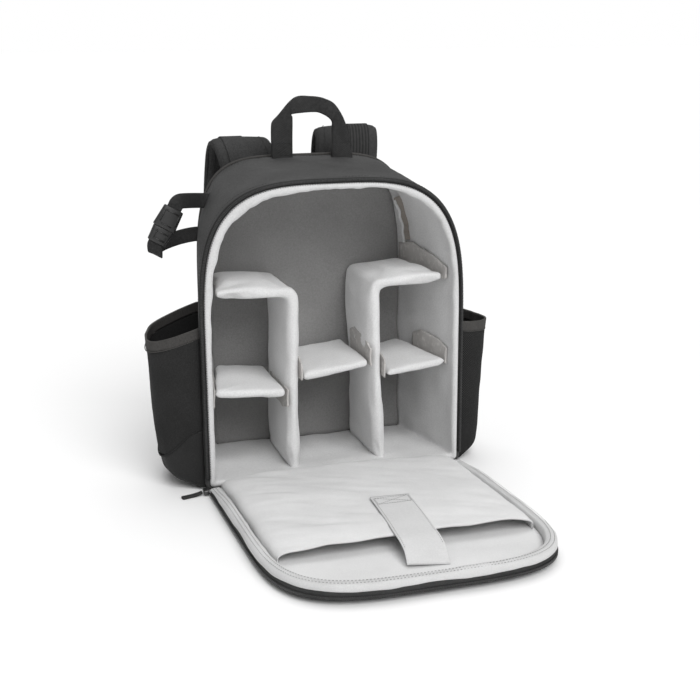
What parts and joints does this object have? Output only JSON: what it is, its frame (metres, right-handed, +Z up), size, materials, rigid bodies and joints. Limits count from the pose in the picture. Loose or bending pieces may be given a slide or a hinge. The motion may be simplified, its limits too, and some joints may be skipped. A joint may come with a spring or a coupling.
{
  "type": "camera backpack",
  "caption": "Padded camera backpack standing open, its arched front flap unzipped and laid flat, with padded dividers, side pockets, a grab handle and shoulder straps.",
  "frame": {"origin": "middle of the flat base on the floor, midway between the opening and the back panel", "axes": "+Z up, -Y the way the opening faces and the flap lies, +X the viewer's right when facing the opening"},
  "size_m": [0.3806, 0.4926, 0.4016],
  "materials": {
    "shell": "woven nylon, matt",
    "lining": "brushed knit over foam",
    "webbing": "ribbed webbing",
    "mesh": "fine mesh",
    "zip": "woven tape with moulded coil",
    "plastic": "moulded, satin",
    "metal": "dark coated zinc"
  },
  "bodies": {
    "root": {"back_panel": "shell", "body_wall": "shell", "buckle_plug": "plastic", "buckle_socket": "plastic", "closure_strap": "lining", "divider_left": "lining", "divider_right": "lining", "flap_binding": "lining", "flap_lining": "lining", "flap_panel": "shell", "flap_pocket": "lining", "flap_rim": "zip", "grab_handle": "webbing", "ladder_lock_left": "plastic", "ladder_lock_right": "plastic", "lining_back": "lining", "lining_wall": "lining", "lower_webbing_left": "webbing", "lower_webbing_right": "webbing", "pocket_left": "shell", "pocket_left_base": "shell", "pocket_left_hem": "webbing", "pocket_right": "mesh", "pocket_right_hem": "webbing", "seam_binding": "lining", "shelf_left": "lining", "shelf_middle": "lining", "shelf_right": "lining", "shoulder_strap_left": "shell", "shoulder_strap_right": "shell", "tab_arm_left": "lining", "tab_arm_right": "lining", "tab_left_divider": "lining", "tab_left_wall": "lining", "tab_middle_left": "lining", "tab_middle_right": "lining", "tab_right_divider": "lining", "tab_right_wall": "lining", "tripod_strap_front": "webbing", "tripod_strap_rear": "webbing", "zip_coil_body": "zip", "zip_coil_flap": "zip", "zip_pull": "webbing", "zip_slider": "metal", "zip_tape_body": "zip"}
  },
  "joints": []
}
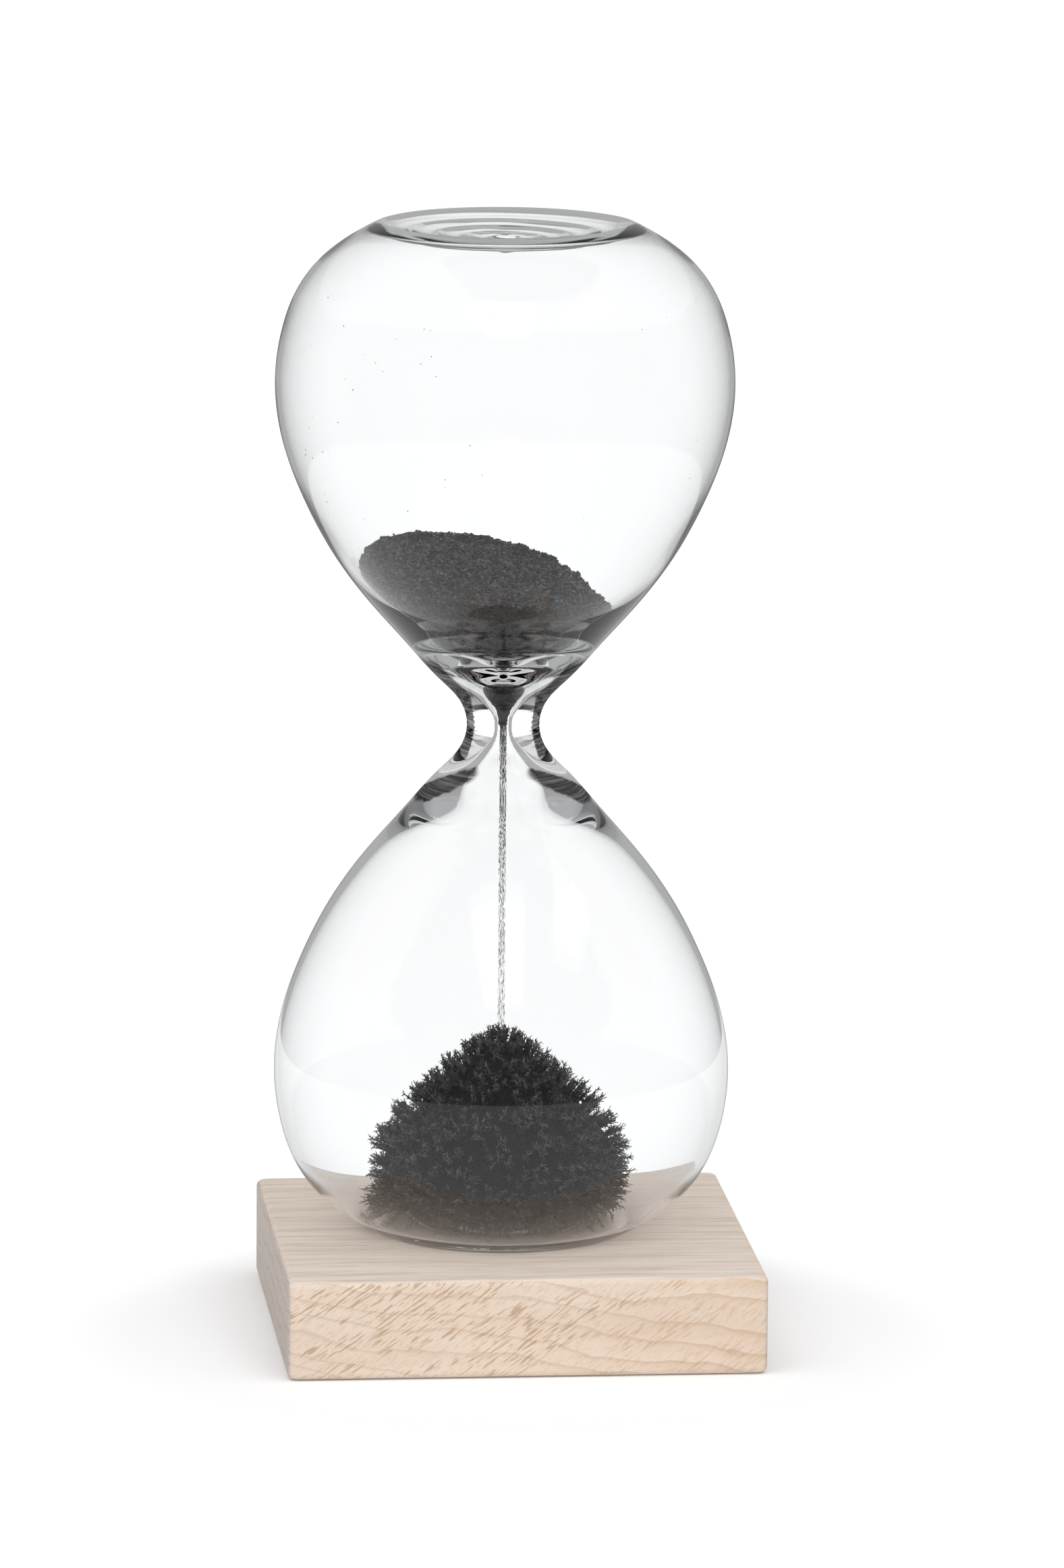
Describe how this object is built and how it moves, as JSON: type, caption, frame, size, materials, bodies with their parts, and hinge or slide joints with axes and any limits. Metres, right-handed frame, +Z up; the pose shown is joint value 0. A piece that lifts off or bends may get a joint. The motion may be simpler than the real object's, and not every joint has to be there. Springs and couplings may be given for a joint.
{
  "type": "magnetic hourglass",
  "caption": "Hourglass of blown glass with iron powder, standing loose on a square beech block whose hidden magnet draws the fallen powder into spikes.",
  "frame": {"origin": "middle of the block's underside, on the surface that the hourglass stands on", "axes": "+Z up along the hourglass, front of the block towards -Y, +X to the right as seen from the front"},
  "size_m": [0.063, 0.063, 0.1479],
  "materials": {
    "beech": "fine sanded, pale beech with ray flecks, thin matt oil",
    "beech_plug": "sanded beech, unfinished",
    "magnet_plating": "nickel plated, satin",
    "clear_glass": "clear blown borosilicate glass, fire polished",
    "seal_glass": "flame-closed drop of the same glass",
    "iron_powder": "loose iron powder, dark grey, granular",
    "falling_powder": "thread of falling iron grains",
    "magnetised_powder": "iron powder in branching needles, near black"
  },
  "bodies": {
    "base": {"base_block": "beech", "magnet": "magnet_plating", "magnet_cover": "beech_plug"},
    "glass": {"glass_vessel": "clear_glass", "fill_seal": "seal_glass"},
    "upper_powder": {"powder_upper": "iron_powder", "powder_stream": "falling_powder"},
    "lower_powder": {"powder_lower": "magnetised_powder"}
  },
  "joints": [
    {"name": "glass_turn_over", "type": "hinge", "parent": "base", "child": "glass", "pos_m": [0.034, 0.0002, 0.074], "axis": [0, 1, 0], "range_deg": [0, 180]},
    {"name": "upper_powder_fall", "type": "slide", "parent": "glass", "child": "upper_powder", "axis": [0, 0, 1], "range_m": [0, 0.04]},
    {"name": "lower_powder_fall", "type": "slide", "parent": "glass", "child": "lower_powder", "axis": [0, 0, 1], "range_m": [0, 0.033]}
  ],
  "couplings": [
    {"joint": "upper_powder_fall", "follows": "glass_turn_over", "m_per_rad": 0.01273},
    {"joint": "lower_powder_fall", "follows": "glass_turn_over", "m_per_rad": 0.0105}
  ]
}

= = = = =

**Written problem:** Set out the complete listing exactly as shown.

**Exercise answer:**
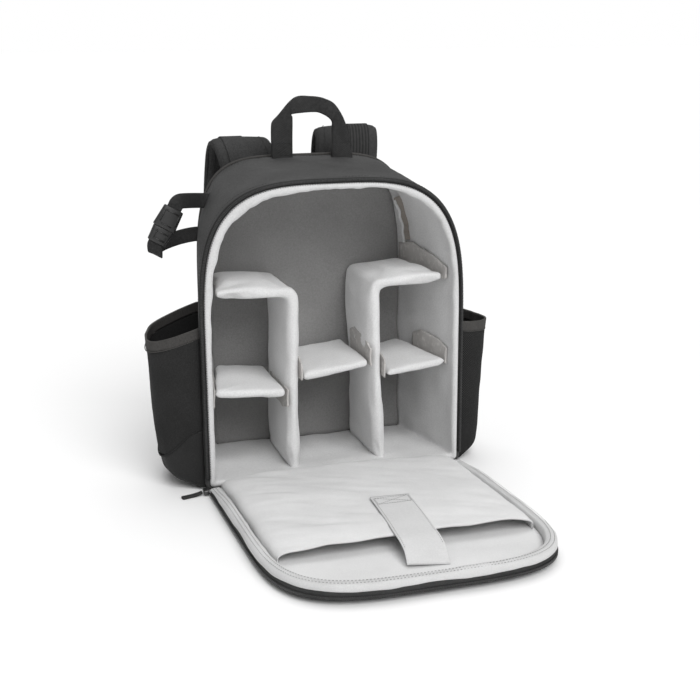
What parts and joints does this object have? Output only JSON: what it is, its frame (metres, right-handed, +Z up), size, materials, rigid bodies and joints. Limits count from the pose in the picture. Loose or bending pieces may be given a slide or a hinge. The motion may be simplified, its limits too, and some joints may be skipped. A joint may come with a spring or a coupling.
{
  "type": "camera backpack",
  "caption": "Padded camera backpack standing open, its arched front flap unzipped and laid flat, with padded dividers, side pockets, a grab handle and shoulder straps.",
  "frame": {"origin": "middle of the flat base on the floor, midway between the opening and the back panel", "axes": "+Z up, -Y the way the opening faces and the flap lies, +X the viewer's right when facing the opening"},
  "size_m": [0.3806, 0.4926, 0.4016],
  "materials": {
    "shell": "woven nylon, matt",
    "lining": "brushed knit over foam",
    "webbing": "ribbed webbing",
    "mesh": "fine mesh",
    "zip": "woven tape with moulded coil",
    "plastic": "moulded, satin",
    "metal": "dark coated zinc"
  },
  "bodies": {
    "root": {"back_panel": "shell", "body_wall": "shell", "buckle_plug": "plastic", "buckle_socket": "plastic", "closure_strap": "lining", "divider_left": "lining", "divider_right": "lining", "flap_binding": "lining", "flap_lining": "lining", "flap_panel": "shell", "flap_pocket": "lining", "flap_rim": "zip", "grab_handle": "webbing", "ladder_lock_left": "plastic", "ladder_lock_right": "plastic", "lining_back": "lining", "lining_wall": "lining", "lower_webbing_left": "webbing", "lower_webbing_right": "webbing", "pocket_left": "shell", "pocket_left_base": "shell", "pocket_left_hem": "webbing", "pocket_right": "mesh", "pocket_right_hem": "webbing", "seam_binding": "lining", "shelf_left": "lining", "shelf_middle": "lining", "shelf_right": "lining", "shoulder_strap_left": "shell", "shoulder_strap_right": "shell", "tab_arm_left": "lining", "tab_arm_right": "lining", "tab_left_divider": "lining", "tab_left_wall": "lining", "tab_middle_left": "lining", "tab_middle_right": "lining", "tab_right_divider": "lining", "tab_right_wall": "lining", "tripod_strap_front": "webbing", "tripod_strap_rear": "webbing", "zip_coil_body": "zip", "zip_coil_flap": "zip", "zip_pull": "webbing", "zip_slider": "metal", "zip_tape_body": "zip"}
  },
  "joints": []
}
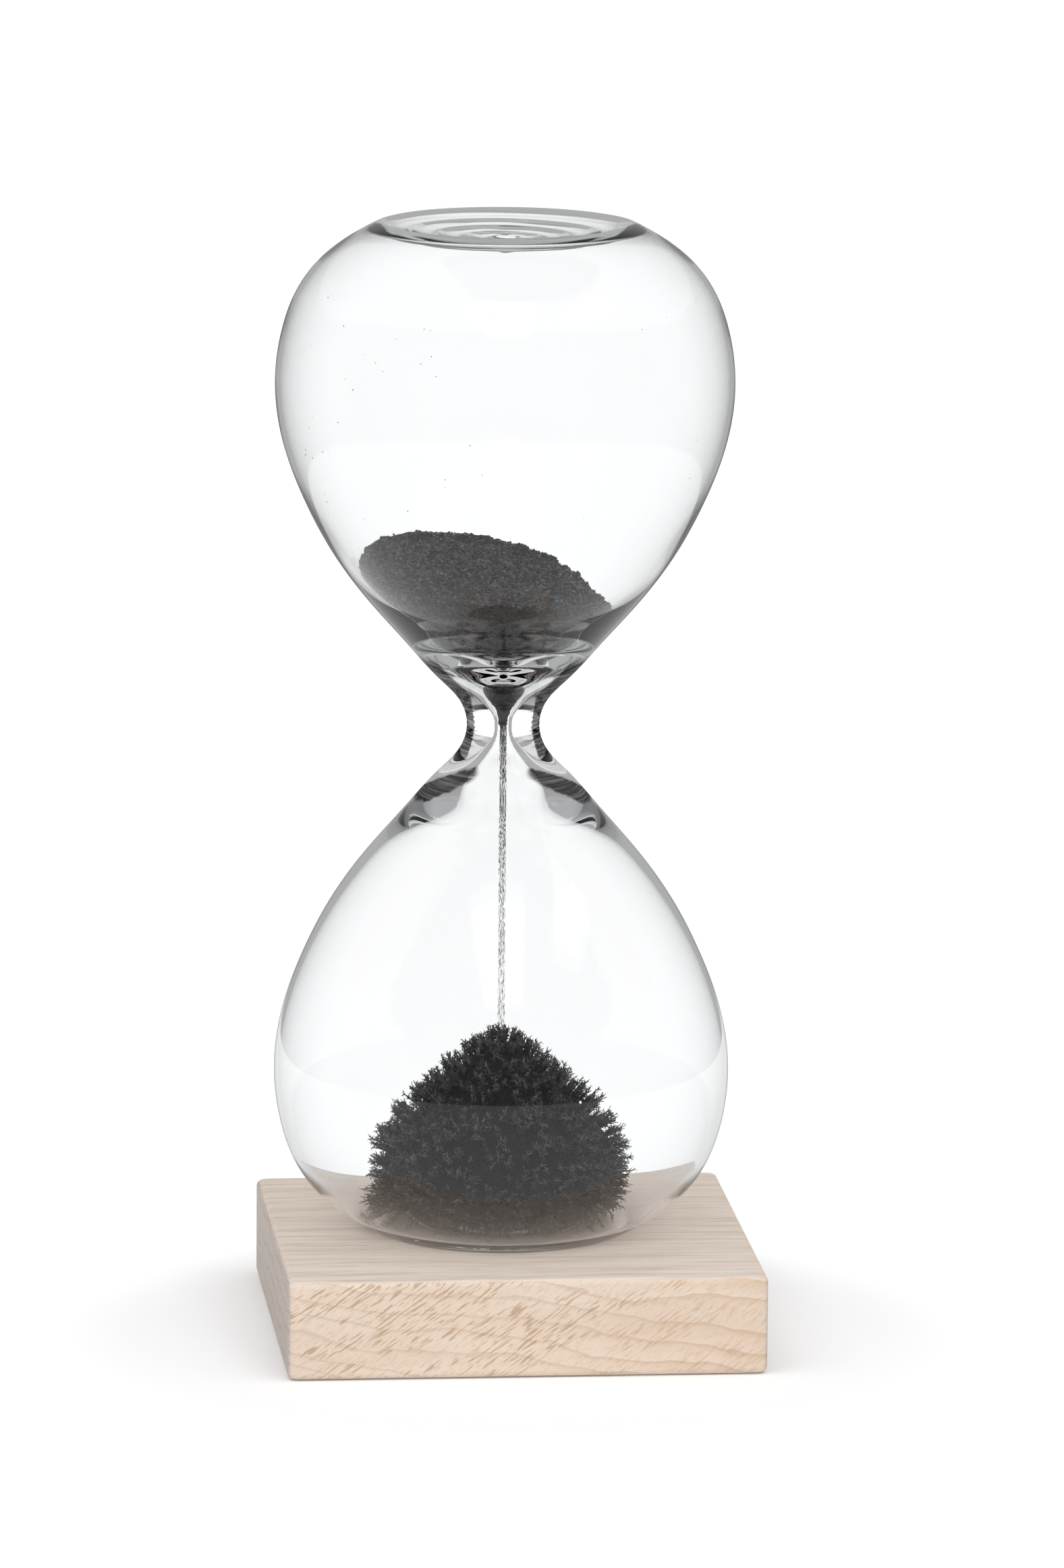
Describe how this object is built and how it moves, as JSON: type, caption, frame, size, materials, bodies with their parts, and hinge or slide joints with axes and any limits. Metres, right-handed frame, +Z up; the pose shown is joint value 0. A piece that lifts off or bends may get a joint. The motion may be simpler than the real object's, and not every joint has to be there. Springs and couplings may be given for a joint.
{
  "type": "magnetic hourglass",
  "caption": "Hourglass of blown glass with iron powder, standing loose on a square beech block whose hidden magnet draws the fallen powder into spikes.",
  "frame": {"origin": "middle of the block's underside, on the surface that the hourglass stands on", "axes": "+Z up along the hourglass, front of the block towards -Y, +X to the right as seen from the front"},
  "size_m": [0.063, 0.063, 0.1479],
  "materials": {
    "beech": "fine sanded, pale beech with ray flecks, thin matt oil",
    "beech_plug": "sanded beech, unfinished",
    "magnet_plating": "nickel plated, satin",
    "clear_glass": "clear blown borosilicate glass, fire polished",
    "seal_glass": "flame-closed drop of the same glass",
    "iron_powder": "loose iron powder, dark grey, granular",
    "falling_powder": "thread of falling iron grains",
    "magnetised_powder": "iron powder in branching needles, near black"
  },
  "bodies": {
    "base": {"base_block": "beech", "magnet": "magnet_plating", "magnet_cover": "beech_plug"},
    "glass": {"glass_vessel": "clear_glass", "fill_seal": "seal_glass"},
    "upper_powder": {"powder_upper": "iron_powder", "powder_stream": "falling_powder"},
    "lower_powder": {"powder_lower": "magnetised_powder"}
  },
  "joints": [
    {"name": "glass_turn_over", "type": "hinge", "parent": "base", "child": "glass", "pos_m": [0.034, 0.0002, 0.074], "axis": [0, 1, 0], "range_deg": [0, 180]},
    {"name": "upper_powder_fall", "type": "slide", "parent": "glass", "child": "upper_powder", "axis": [0, 0, 1], "range_m": [0, 0.04]},
    {"name": "lower_powder_fall", "type": "slide", "parent": "glass", "child": "lower_powder", "axis": [0, 0, 1], "range_m": [0, 0.033]}
  ],
  "couplings": [
    {"joint": "upper_powder_fall", "follows": "glass_turn_over", "m_per_rad": 0.01273},
    {"joint": "lower_powder_fall", "follows": "glass_turn_over", "m_per_rad": 0.0105}
  ]
}